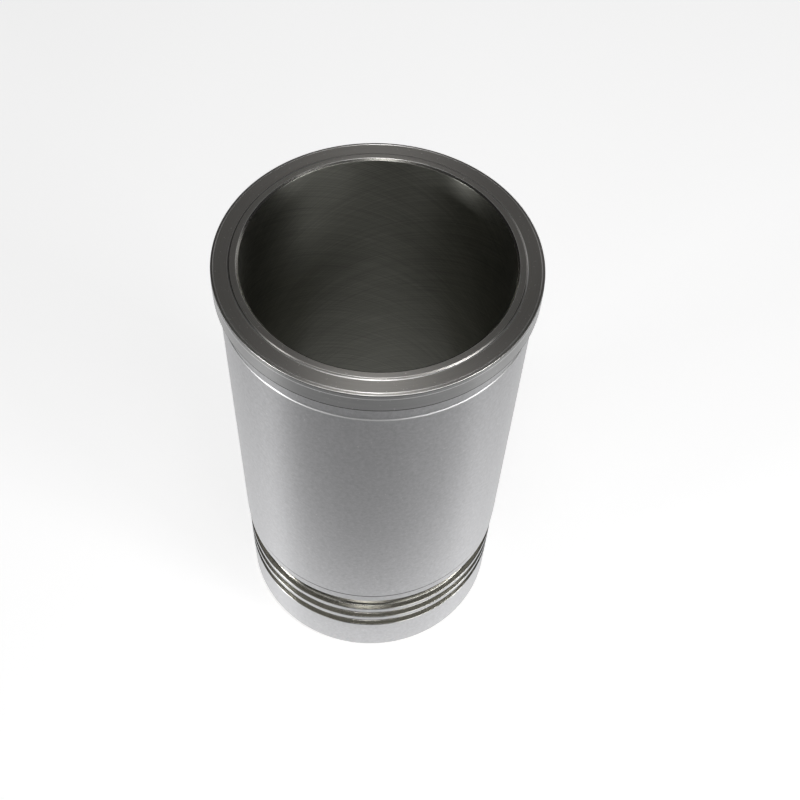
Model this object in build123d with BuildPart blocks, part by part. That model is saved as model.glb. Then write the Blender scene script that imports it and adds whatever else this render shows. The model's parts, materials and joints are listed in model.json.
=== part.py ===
from build123d import *
from math import sqrt
import os

# Wet cylinder liner for a heavy-duty diesel engine: one centrifugally cast iron tube, turned, ground and
# honed. It stands on its lower end with its axis on +Z and its origin at the middle of the lower face.
# All lengths are in millimetres, and heights run up from the lower face.

# Bore
bore_diameter = 137.2        # working bore, honed
mouth_chamfer = 1.1          # 45 degree chamfer where the bore meets the fire ring
foot_chamfer = 1.5           # 45 degree chamfer where the bore leaves the lower face

# Flange and fire ring
overall_length = 292.5       # lower face to the top of the fire ring
fire_ring_width = 4.1        # raised sealing ring, bore to the outer edge of its top
fire_ring_height = 0.8
fire_ring_splay = 0.9        # its outer side slopes out by this much
flange_overhang = 2.4        # how far the flange stands out from the body
flange_thickness = 12.6      # top face of the flange to its seat
rim_bevel_width = 1.4        # shallow bevel round the flange's top face
rim_bevel_depth = 0.2
rim_lead_taper = 0.15        # the rim's upper end tapers in by this much
rim_lead_height = 2.8
flange_seat_chamfer = 0.4

# Relief under the flange, where the rubber filler band sits
relief_depth = 1.4
relief_height = 12.6
relief_slope = 0.5           # fall of the sloped shoulder from the relief out to the body

# Body between the relief and the seal grooves
body_wall = 11.2             # bore to the body's outer surface
collar_drop = 0.25           # the collar at the body's foot is this much smaller in radius
collar_height = 7.1

# Lower pilot with its seal grooves
pilot_drop = 0.5             # the pilot is this much smaller in radius than the body
pilot_height = 33.4          # lower face to the lowest groove
pilot_lead_depth = 1.7       # lead-in chamfer round the foot
pilot_lead_height = 3.6
seal_groove_width = 7.6      # the two lower grooves take round seal rings
crevice_groove_width = 12.9  # the top groove takes a flat crevice seal
groove_depth = 3.4
groove_round = 1.0           # concave rounds where the floors meet the walls
land_width = 3.9             # land between neighbouring grooves
land_chamfer = 0.4           # broken edges of the lands

bore_radius = bore_diameter / 2
fire_ring_radius = bore_radius + fire_ring_width
body_radius = bore_radius + body_wall
flange_radius = body_radius + flange_overhang
relief_radius = body_radius - relief_depth
collar_radius = body_radius - collar_drop
pilot_radius = body_radius - pilot_drop
groove_radius = pilot_radius - groove_depth

flange_top = overall_length - fire_ring_height
flange_seat = flange_top - flange_thickness
relief_foot = flange_seat - relief_height

lowest_groove_top = pilot_height + seal_groove_width
middle_groove_foot = lowest_groove_top + land_width
middle_groove_top = middle_groove_foot + seal_groove_width
crevice_groove_foot = middle_groove_top + land_width
collar_foot = crevice_groove_foot + crevice_groove_width
collar_top = collar_foot + collar_height


def seal_groove(foot, top, upper_radius):
    """Corners of one seal's groove, from the pilot or land below it to the land or collar of upper_radius
    above: both edges are broken, and the floor is rounded into both walls."""
    return [
        (pilot_radius, foot - land_chamfer, 0),
        (pilot_radius - land_chamfer, foot, 0),
        (groove_radius, foot, groove_round),
        (groove_radius, top, groove_round),
        (upper_radius - land_chamfer, top, 0),
        (upper_radius, top + land_chamfer, 0),
    ]


def tangent_points(corners):
    """For corners given as (radius, height, rounding), where the line that comes to each corner stops, the
    corner itself, and where the line that leaves it starts. Both lie one rounding away from the corner."""
    points = [Vector(radius, height) for radius, height, _ in corners]
    roundings = [rounding for _, _, rounding in corners]
    previous_points = points[-1:] + points[:-1]
    next_points = points[1:] + points[:1]
    return [
        (
            point + (previous - point).normalized() * rounding,
            point,
            point + (following - point).normalized() * rounding,
        )
        for previous, point, following, rounding in zip(previous_points, points, next_points, roundings)
    ]


# The tube's wall in section, from the bore's foot outwards, up the outside and back down the bore
liner_wall = [
    (bore_radius + foot_chamfer, 0, 0),
    (pilot_radius - pilot_lead_depth, 0, 0),
    (pilot_radius, pilot_lead_height, 0),
    *seal_groove(pilot_height, lowest_groove_top, pilot_radius),
    *seal_groove(middle_groove_foot, middle_groove_top, pilot_radius),
    *seal_groove(crevice_groove_foot, collar_foot, collar_radius),
    (collar_radius, collar_top, 0),
    (body_radius, collar_top, 0),
    (body_radius, relief_foot - relief_slope, 0),
    (relief_radius, relief_foot, 0),
    (relief_radius, flange_seat, 0),
    (flange_radius - flange_seat_chamfer, flange_seat, 0),
    (flange_radius, flange_seat + flange_seat_chamfer, 0),
    (flange_radius, flange_top - rim_bevel_depth - rim_lead_height, 0),
    (flange_radius - rim_lead_taper, flange_top - rim_bevel_depth, 0),
    (flange_radius - rim_lead_taper - rim_bevel_width, flange_top, 0),
    (fire_ring_radius + fire_ring_splay, flange_top, 0),
    (fire_ring_radius, overall_length, 0),
    (bore_radius + mouth_chamfer, overall_length, 0),
    (bore_radius, overall_length - mouth_chamfer, 0),
    (bore_radius, foot_chamfer, 0),
]

with BuildPart() as cylinder_liner:
    with BuildSketch(Plane.XZ):
        with BuildLine():
            turns = tangent_points(liner_wall)
            for (_, _, line_start), (line_end, _, _) in zip(turns, turns[1:] + turns[:1]):
                Line(line_start, line_end)
            # Quarter circles, drawn as rational curves because a revolved one needs fewer facets than a torus
            for round_start, corner, round_end in turns:
                if round_start != round_end:
                    Bezier(round_start, corner, round_end, weights=(1, sqrt(0.5), 1))
        make_face()
    revolve(axis=Axis.Z)

cylinder_liner.part.label = "cylinder_liner"

os.makedirs("parts", exist_ok=True)
export_step(cylinder_liner.part, "parts/cylinder_liner.step")
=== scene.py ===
import json
import math

import bpy
import numpy as np
from mathutils import Matrix, Vector


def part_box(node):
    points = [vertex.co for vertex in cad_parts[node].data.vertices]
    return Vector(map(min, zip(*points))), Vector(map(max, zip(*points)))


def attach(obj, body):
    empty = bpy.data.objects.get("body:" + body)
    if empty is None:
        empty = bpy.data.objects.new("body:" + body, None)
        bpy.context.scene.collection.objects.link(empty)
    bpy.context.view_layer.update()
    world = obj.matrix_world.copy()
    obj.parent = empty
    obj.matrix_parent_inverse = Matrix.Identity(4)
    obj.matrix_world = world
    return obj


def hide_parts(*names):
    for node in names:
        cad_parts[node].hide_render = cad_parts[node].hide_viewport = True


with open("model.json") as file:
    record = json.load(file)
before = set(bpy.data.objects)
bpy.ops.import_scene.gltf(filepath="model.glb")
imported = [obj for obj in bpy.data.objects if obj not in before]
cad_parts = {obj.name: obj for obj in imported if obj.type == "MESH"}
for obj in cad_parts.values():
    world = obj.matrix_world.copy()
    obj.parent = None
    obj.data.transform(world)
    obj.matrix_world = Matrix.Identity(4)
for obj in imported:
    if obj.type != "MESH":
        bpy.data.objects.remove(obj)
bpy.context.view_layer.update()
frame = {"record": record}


# ---- Cylinder liner -------------------------------------------------------------------------------------
# One centrifugally cast grey iron tube, which hangs by its flange in the bore of an engine block. It is
# turned all over, its outside and top are ground, its bore is honed, and the seal grooves near its foot are
# polished by the tool that cut them.

MM = 0.001
mounts = {mount["name"]: mount for mount in frame["record"]["mounts"]}
bore_radius = mounts["bore"]["dims"]["r_mm"]
pilot_radius = mounts["lower_pilot"]["dims"]["r_mm"]
flange_radius = mounts["flange_rim"]["dims"]["r_mm"]
flange_seat = mounts["flange_seat"]["pos_m"][2] / MM
liner_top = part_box("cylinder_liner")[1][2] / MM

# Bore, fire ring and lower end, in mm like all sizes of the wall
mouth_chamfer, foot_chamfer = 1.1, 1.5
fire_ring_width, fire_ring_height, fire_ring_splay = 4.1, 0.8, 0.8
fire_ring_radius = bore_radius + fire_ring_width
pilot_lead_depth, pilot_lead_height = 1.7, 3.6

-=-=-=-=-

This exercise asks for the lines from the line with "make_face()" to the line with "imported = [obj", both lines included, set down exactly and with nothing else.

**Full solution**
        make_face()
    revolve(axis=Axis.Z)

cylinder_liner.part.label = "cylinder_liner"

os.makedirs("parts", exist_ok=True)
export_step(cylinder_liner.part, "parts/cylinder_liner.step")
=== scene.py ===
import json
import math

import bpy
import numpy as np
from mathutils import Matrix, Vector


def part_box(node):
    points = [vertex.co for vertex in cad_parts[node].data.vertices]
    return Vector(map(min, zip(*points))), Vector(map(max, zip(*points)))


def attach(obj, body):
    empty = bpy.data.objects.get("body:" + body)
    if empty is None:
        empty = bpy.data.objects.new("body:" + body, None)
        bpy.context.scene.collection.objects.link(empty)
    bpy.context.view_layer.update()
    world = obj.matrix_world.copy()
    obj.parent = empty
    obj.matrix_parent_inverse = Matrix.Identity(4)
    obj.matrix_world = world
    return obj


def hide_parts(*names):
    for node in names:
        cad_parts[node].hide_render = cad_parts[node].hide_viewport = True


with open("model.json") as file:
    record = json.load(file)
before = set(bpy.data.objects)
bpy.ops.import_scene.gltf(filepath="model.glb")
imported = [obj for obj in bpy.data.objects if obj not in before]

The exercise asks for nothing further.